This is probably the first post I should have written on the blog. The thing is, I did machine learning and natural language processing for a long time before putting the concepts in order inside my own mind.
I’ve learned techniques and hacks to boost precision of classifiers before fully understanding how a classifier computes its weights or whatever. So I guess it makes sense to publish a general introductory post after some real hands-on posts.
Here’s a popular diagram used to describe what data science usually implies:
You probably figured out by now, that Natural Language Processing has something to do with data science. Indeed that’s true. NLP employs much of the techniques used in data science, plus adds a few of its own or puts a new spin on some techniques.
I would say that Natural Language Processing also implies a good understanding of grammar. If your native language is as hard as mine, you probably hated it in school.

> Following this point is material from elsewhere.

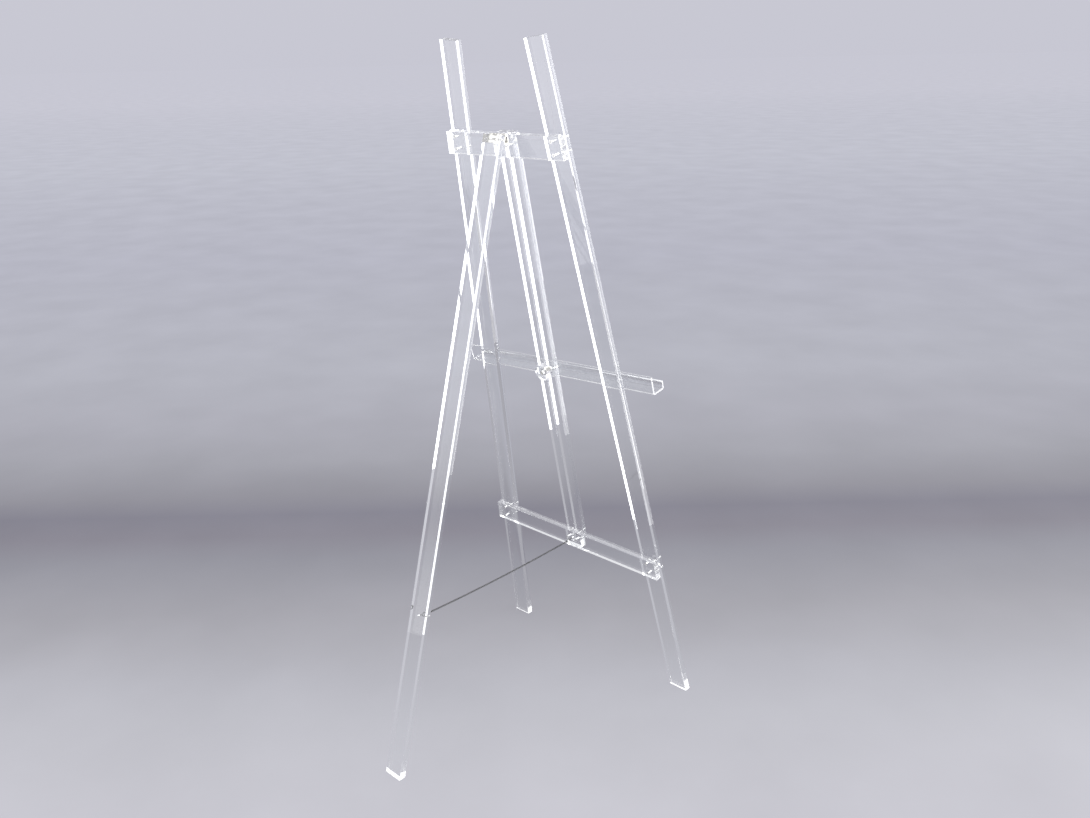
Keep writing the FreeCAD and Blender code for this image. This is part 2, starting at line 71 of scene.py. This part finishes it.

I like to think about grammar as the “science” of turning plain language into mathematical objects. Transform bits and pieces of text into formal objects that you can use programmatically. Some examples of grammar related tasks that you’ll probably use very often in NLP are:
- Splitting text into sentences.
- Find the part-of-speech for words inside a sentence.
- Determine de different types of subclauses.
- Determine the subject and the direct object of a sentence.
Although these might seem trivial for humans, they prove to be difficult tasks for machines mostly because of the ambiguity of natural language. We humans don’t have such a hard time untangling the ambiguities because we have something called common knowledge and prior experience.
A very popular example of an ambiguous sentence is this (credits: byrdseed.com):
I saw a man on a hill with a telescope.
Here are some of the meanings:
- There’s a man on a hill, and I’m watching him with my telescope.
- There’s a man on a hill, who I’m seeing, and he has a telescope.
- There’s a man, and he’s on a hill that also has a telescope on it.
- I’m on a hill, and I saw a man using a telescope.
- There’s a man on a hill, and I’m sawing him with a telescope.
You probably never even thought of meaning 5 because your common sense knowledge says you can’t saw somebody with a telescope. For machines, this is a very valid question. Another category is figurative language. What would this mean to a machine?
Names and disciplines
Natural Language Processing can take different names. There may be some differences between them but the general direction of deriving meaning or understanding natural language is the same. Here are some alternative names:
- Computational Linguistics (nowadays used usually by people coming from a traditional linguistics background)
- Text-Mining (Usually when a lot of math/statistics are used)
- Natural Language Understanding
Here are some disciplines related to modern natural language processing:
- Machine Learning
- Deep Learning
- Formal Languages, Regular Expressions
The NLP pyramid
Natural Language Processing can also be viewed as a pyramid. The most common NLP tasks build one upon another. Here are the different levels:
In traditional linguistics morphology analyses how words are formed, what is their origin, how does their form change depending on the context. In NLP you’ll mostly deal with
- gender detection
- word inflection
- lemmatization (the base form of a word).
In morphology, most of the operations are at a word level, where a word is viewed as a sequence of characters.
Syntax cares about what proper word constructions are. Determining the underlying structure of a sentence or building valid sentences is what syntax is all about. In a way, syntax is what we usually refer to as grammar. Syntax is probably the most researched branch of computational linguistics. Here are only a few of the tasks:
- Part-of-speech tagging (assigning tags to words: Noun/Verb/Adjective/Adverb/Pronoun/Preposition/Conjunction etc …)
- Building Syntax Trees
- Building Dependency Trees
Syntax usually works on sentences, where a sentence is a sequence of words.
Semantics derives meaning from text. This branch deals with the actual understanding of natural language. Here are some known problems:
- Named Entity Extraction
- Relation Extraction
- Semantic Role Labelling
- Word Sense Disambiguation
Semantics usually works on sentences, where a sentence is a sequence of words usually with some added semantics (like sense, role) attached.
Pragmatics analyses the text as a whole. It’s about determining underlying narrative threads, topics, references. Some discourse tasks are:
- Coreference / Anaphora resolution (find out what word refers what. Example: John is fine. He[John]‘s in no danger.)
- Topic segmentation
- Lexical chains
Pragmatics usually works on a text represented as a sequence of sentences.
In this blog, I’ll be covering most of these tasks. Although I’ve been dealing with most of them for a while now, writing about them makes me look at them from a different perspective. As they say, you truly understand something when you can explain it to others.